Object modeling scripts:
+===+
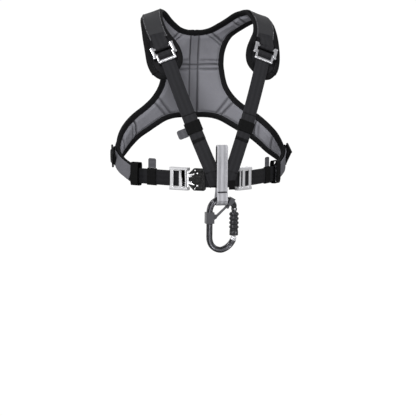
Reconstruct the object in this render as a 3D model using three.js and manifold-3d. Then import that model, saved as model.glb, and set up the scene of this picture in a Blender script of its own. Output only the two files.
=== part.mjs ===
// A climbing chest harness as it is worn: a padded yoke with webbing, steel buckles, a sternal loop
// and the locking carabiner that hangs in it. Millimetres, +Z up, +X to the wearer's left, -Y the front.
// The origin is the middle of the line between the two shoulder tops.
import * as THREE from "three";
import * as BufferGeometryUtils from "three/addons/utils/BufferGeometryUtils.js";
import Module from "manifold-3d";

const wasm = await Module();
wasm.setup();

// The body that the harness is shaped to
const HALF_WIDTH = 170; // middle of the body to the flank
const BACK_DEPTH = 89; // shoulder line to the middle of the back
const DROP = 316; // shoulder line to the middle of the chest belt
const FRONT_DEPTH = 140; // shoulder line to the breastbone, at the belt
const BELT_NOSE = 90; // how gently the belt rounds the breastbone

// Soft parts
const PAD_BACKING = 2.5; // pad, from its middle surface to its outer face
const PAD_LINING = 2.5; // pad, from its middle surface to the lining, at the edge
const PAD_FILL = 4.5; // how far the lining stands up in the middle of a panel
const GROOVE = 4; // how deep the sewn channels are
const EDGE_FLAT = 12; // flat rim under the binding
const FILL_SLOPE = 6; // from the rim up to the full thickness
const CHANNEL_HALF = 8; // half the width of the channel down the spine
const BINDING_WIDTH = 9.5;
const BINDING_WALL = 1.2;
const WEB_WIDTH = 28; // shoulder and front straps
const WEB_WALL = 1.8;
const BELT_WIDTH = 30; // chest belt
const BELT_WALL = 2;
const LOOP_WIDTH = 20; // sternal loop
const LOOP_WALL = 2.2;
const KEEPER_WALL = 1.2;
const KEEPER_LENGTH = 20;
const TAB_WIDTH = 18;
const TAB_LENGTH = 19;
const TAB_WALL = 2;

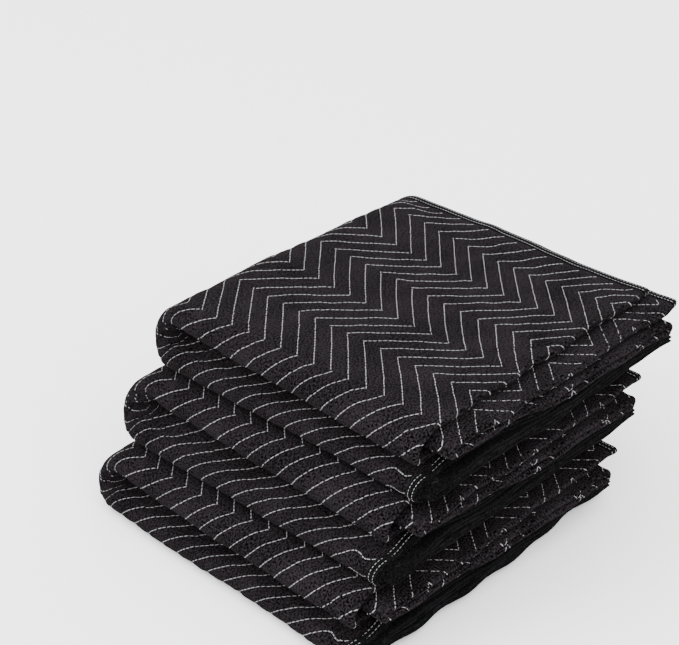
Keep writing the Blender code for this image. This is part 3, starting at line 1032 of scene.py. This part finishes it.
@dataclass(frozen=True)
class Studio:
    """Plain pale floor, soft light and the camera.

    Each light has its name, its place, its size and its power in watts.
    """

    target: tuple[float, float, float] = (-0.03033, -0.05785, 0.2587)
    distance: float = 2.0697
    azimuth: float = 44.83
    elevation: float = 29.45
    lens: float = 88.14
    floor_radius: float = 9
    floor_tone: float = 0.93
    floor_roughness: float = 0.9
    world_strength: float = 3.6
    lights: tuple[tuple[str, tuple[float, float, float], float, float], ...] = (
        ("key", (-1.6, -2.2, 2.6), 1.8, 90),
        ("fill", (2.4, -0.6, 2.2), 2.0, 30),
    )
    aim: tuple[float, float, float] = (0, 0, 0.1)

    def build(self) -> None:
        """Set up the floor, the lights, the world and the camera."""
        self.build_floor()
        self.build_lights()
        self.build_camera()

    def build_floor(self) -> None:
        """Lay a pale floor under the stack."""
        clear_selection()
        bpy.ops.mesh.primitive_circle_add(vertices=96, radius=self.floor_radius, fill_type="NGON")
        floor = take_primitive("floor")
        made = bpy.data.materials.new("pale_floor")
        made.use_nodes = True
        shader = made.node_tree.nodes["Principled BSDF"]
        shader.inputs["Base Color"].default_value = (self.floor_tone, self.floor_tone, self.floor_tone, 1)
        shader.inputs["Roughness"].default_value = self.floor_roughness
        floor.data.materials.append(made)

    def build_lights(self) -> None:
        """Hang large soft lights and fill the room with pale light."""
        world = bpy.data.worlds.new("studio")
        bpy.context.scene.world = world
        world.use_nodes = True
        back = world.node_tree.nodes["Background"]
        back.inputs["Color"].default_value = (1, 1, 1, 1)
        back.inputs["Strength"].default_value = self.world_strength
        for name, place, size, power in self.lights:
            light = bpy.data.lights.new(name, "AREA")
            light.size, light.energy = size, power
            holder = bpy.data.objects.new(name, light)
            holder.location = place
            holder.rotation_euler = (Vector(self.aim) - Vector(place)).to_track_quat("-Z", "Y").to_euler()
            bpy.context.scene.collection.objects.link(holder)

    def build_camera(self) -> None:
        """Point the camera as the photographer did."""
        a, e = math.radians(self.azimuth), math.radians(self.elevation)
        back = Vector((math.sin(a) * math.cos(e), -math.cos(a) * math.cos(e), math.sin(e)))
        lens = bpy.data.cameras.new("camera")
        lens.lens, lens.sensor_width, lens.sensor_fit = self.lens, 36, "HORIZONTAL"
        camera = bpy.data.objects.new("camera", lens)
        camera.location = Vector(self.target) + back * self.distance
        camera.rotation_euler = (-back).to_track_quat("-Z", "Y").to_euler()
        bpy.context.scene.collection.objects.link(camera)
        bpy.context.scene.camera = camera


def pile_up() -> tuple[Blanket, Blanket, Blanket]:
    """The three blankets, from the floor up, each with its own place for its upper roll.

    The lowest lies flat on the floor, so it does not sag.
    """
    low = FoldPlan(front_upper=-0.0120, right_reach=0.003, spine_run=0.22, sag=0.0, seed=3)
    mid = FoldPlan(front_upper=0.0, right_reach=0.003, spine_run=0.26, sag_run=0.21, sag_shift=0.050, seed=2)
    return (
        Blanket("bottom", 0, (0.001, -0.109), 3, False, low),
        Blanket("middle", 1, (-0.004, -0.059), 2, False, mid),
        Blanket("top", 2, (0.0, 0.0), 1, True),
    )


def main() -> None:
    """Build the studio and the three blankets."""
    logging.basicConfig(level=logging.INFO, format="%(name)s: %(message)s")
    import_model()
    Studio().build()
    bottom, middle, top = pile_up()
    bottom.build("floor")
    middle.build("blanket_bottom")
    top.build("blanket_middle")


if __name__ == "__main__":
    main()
+===+
Pick out the lines above that hold the string "scene" and show them.

Reconstruct the object in this render as a 3D model using three.js and manifold-3d. Then import that model, saved as model.glb, and set up the scene of this picture in a Blender script of its own. Output only the two files.
Keep writing the Blender code for this image. This is part 3, starting at line 1032 of scene.py. This part finishes it.
        bpy.context.scene.world = world
            bpy.context.scene.collection.objects.link(holder)
        bpy.context.scene.collection.objects.link(camera)
        bpy.context.scene.camera = camera